> **Task statement**
Only the lines from the one containing "Reconstruct the object" through the one containing "SPIGOT_END = -9.6" are wanted. Give them again exactly, both ends included.

> **Dataset rows**

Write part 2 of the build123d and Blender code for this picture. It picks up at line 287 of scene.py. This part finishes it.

* * *

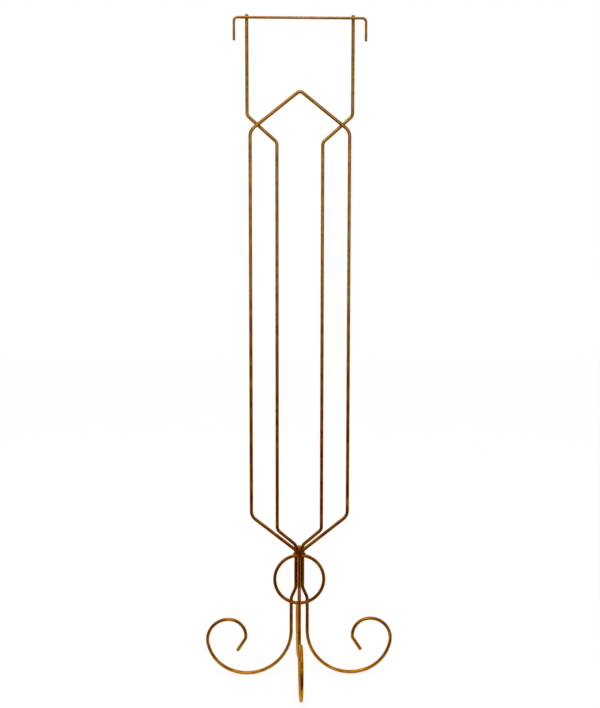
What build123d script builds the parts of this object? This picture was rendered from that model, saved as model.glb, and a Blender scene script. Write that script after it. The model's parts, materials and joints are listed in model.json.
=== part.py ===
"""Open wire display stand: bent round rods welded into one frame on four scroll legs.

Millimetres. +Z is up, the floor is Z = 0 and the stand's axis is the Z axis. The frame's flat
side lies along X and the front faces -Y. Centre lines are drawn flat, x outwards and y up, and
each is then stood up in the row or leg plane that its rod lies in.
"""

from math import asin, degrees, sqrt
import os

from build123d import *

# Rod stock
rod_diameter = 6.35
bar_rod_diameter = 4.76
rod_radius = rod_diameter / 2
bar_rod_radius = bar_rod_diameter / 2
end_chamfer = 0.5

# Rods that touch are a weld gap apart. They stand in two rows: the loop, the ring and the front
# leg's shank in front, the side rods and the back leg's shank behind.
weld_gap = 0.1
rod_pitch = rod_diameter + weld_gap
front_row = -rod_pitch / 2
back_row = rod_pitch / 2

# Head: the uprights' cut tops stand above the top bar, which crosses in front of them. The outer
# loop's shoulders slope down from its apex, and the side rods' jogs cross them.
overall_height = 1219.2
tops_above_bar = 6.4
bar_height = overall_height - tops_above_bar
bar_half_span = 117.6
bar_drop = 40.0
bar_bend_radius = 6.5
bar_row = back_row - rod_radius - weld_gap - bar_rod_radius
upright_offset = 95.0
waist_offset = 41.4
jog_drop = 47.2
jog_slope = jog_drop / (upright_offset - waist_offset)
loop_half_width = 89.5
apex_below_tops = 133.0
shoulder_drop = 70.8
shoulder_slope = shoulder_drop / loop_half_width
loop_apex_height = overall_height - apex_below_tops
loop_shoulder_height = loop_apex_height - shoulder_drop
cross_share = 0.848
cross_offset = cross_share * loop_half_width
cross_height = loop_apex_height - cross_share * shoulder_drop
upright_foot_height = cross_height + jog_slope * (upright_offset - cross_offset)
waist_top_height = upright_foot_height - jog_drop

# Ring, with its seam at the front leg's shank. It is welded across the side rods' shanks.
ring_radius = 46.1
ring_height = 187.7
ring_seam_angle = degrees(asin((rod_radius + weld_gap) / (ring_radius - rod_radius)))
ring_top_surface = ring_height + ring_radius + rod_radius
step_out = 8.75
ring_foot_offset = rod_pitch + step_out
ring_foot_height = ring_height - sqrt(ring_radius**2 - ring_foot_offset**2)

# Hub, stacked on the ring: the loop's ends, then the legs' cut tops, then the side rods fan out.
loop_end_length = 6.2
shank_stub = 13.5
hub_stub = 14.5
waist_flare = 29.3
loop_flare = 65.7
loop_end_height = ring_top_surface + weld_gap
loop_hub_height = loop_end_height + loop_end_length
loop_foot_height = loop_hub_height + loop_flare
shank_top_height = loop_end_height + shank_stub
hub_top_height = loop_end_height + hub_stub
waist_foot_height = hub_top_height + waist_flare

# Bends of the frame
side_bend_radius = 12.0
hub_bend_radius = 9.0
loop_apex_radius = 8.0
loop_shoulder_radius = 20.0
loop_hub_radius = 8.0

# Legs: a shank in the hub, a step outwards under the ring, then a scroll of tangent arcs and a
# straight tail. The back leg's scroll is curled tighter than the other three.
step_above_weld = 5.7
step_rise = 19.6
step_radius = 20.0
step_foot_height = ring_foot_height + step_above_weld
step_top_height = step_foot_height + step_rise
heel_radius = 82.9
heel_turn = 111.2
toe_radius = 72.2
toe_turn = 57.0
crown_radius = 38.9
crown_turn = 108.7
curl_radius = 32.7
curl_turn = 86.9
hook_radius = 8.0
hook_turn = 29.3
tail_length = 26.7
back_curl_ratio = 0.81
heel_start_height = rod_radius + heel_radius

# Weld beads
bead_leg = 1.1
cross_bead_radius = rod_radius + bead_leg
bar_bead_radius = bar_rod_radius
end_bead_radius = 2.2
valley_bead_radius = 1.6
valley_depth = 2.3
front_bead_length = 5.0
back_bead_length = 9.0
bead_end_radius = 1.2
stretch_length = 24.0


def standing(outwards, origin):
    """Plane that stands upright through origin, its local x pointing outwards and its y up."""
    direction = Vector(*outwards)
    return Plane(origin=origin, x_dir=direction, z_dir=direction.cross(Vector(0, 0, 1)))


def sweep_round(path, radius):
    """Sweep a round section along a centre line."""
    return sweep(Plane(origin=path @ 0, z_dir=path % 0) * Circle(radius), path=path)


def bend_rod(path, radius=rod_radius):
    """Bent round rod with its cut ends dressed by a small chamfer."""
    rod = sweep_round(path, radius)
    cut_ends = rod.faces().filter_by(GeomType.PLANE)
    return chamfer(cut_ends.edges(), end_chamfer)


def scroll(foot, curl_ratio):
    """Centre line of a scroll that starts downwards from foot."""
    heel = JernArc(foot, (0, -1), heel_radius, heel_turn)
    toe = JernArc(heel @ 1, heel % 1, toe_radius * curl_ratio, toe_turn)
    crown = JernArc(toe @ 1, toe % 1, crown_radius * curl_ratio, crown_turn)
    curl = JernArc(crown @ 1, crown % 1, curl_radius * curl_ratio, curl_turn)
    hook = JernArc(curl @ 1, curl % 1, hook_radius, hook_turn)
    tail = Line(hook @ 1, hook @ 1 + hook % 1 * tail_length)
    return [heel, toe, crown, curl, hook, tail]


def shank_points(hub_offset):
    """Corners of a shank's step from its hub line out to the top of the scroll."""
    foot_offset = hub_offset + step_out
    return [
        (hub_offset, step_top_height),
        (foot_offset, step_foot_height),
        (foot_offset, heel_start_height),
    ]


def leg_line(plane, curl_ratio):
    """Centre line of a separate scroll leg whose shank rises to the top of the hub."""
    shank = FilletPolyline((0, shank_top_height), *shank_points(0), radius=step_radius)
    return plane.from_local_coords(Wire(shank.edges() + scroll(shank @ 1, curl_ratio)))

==

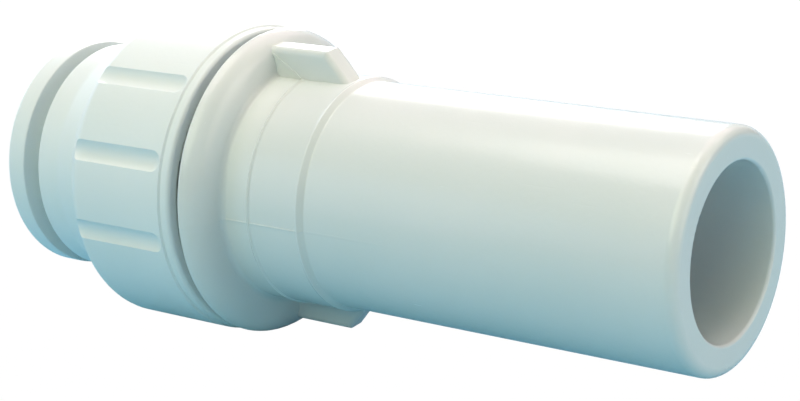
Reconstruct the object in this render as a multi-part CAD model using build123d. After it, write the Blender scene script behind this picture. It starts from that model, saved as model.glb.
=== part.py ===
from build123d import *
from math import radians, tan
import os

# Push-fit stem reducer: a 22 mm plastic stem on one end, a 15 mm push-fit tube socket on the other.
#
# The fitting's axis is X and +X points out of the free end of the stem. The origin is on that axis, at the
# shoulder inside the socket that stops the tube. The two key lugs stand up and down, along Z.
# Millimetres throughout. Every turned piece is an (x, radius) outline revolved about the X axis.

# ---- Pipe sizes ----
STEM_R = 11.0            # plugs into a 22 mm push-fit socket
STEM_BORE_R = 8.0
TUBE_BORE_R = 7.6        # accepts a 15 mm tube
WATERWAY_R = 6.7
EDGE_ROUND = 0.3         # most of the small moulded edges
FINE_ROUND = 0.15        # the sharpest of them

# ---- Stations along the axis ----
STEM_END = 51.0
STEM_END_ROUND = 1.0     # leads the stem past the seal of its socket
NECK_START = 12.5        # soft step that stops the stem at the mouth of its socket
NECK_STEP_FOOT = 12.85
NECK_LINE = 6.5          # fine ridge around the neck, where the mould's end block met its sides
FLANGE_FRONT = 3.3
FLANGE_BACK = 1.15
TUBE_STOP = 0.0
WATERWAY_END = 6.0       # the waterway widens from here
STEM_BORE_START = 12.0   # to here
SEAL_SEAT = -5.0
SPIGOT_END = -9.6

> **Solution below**
Reconstruct the object in this render as a multi-part CAD model using build123d. After it, write the Blender scene script behind this picture. It starts from that model, saved as model.glb.
=== part.py ===
from build123d import *
from math import radians, tan
import os

# Push-fit stem reducer: a 22 mm plastic stem on one end, a 15 mm push-fit tube socket on the other.
#
# The fitting's axis is X and +X points out of the free end of the stem. The origin is on that axis, at the
# shoulder inside the socket that stops the tube. The two key lugs stand up and down, along Z.
# Millimetres throughout. Every turned piece is an (x, radius) outline revolved about the X axis.

# ---- Pipe sizes ----
STEM_R = 11.0            # plugs into a 22 mm push-fit socket
STEM_BORE_R = 8.0
TUBE_BORE_R = 7.6        # accepts a 15 mm tube
WATERWAY_R = 6.7
EDGE_ROUND = 0.3         # most of the small moulded edges
FINE_ROUND = 0.15        # the sharpest of them

# ---- Stations along the axis ----
STEM_END = 51.0
STEM_END_ROUND = 1.0     # leads the stem past the seal of its socket
NECK_START = 12.5        # soft step that stops the stem at the mouth of its socket
NECK_STEP_FOOT = 12.85
NECK_LINE = 6.5          # fine ridge around the neck, where the mould's end block met its sides
FLANGE_FRONT = 3.3
FLANGE_BACK = 1.15
TUBE_STOP = 0.0
WATERWAY_END = 6.0       # the waterway widens from here
STEM_BORE_START = 12.0   # to here
SEAL_SEAT = -5.0
SPIGOT_END = -9.6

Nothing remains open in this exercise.